La routine s'installe. Jeter l'ancre, barges et remorqueurs par dessus bord, ouvrir les trous et dodo.

Le lendemain, après mon quart de travail, d'une durée de 6 heures à l'ancre, j'ai pour la première fois la chance d'aller à terre, mon prochain quart n'étant pas avant un autre 6 heures. Je saute sur l'une des barges prêtes à partir et en avant l'aventure.

Et en avant l'aventure!!!!!!!!! Pas vraiment... J'ai fait une belle marche, mes il n'y avait pas grand chose à découvrir. Une végétation rabougrie, des roches à perte de vue, et au haut de la falaise, un vent à écorner les boeufs (lisez beux), et toute la population du village absente, soi à la chasse ou à la pêche. Après 2 heures, j'étais prête à retourner à bord.
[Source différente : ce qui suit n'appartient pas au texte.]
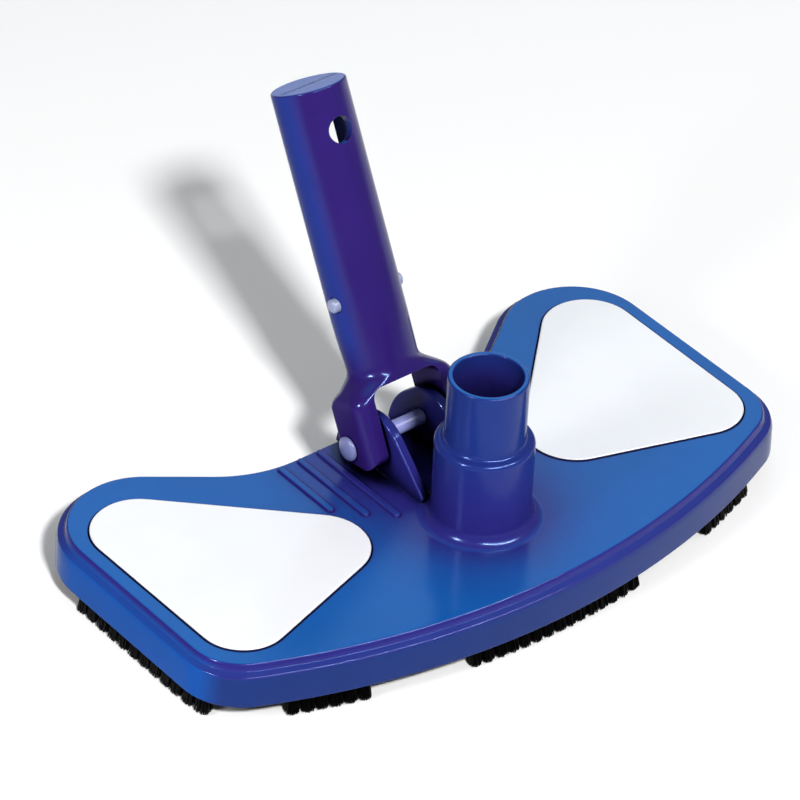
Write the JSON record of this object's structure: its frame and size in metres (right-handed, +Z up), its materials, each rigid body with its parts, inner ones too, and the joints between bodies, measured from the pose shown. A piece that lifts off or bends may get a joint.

Mais aucune des barges ne l'étaient... Que faire?

J'ai continué mon exploration sur la plage, et découvert un groupe d'homme se préparant à partir dans un grosse chaloupe à moteur. Ils étaient cinq, le plus vieux ayant une centaine d'année (du moins à mes yeux civilisés!!!!) et le plus jeune moins de 7 ans. Fusils, filets de pêches, conserves et autres provisions s'entassaient dans la chaloupe, mais ils ont accepté de me faire une petite place pour me reconduire au "Mésange", notre navire.

Une fois parti, une drôle de conversation c'est établi. Le vieil inuit était curieux de savoir qui j'étais mais ne parlait que inuktituk. L'échange se faisait donc par l'intermédiaire d'un des hommes d'une quarantaine d'année, dont l'anglais était très bon. Tout y passa, mon âge, 24 ans, mon grade, 3ième officier, mon statut de célibataire sans enfant, et même la solitude que je ressentais quelques fois.

C'est alors que le vieil homme a pausé une main chaleureuse sur ma tête et dit d'une voix très compatissante une phrase incompréhensible. J'attendais la traduction, mais rien ne venait. J'ai demandé à savoir ce qu'il avait dit, et le traducteur après un soupir c'est exécuté. Voici la traduction tel que je m'en souviens:

"Ce n'est pas grave même si tu es vieille et laide, tu sembles être une bonne fille et un jour tu trouveras un homme pour te marier et te faire des enfants." J'en suis resté sans voix. Moi, vieille et laide. Avec mes 24 ans et une si bonne opinion de moi-même.

Le choc des cultures. Dans l'Arctique, il est rare que les filles n'aient pas leur premier enfant vers 16 ans. Je ne sais si c'est encore comme cela, mais ça l'était encore en 84...

On voit sur cette photo une des barges chargée de marchandises hétéroclites. Deux des petits remorqueur y sont amarrés.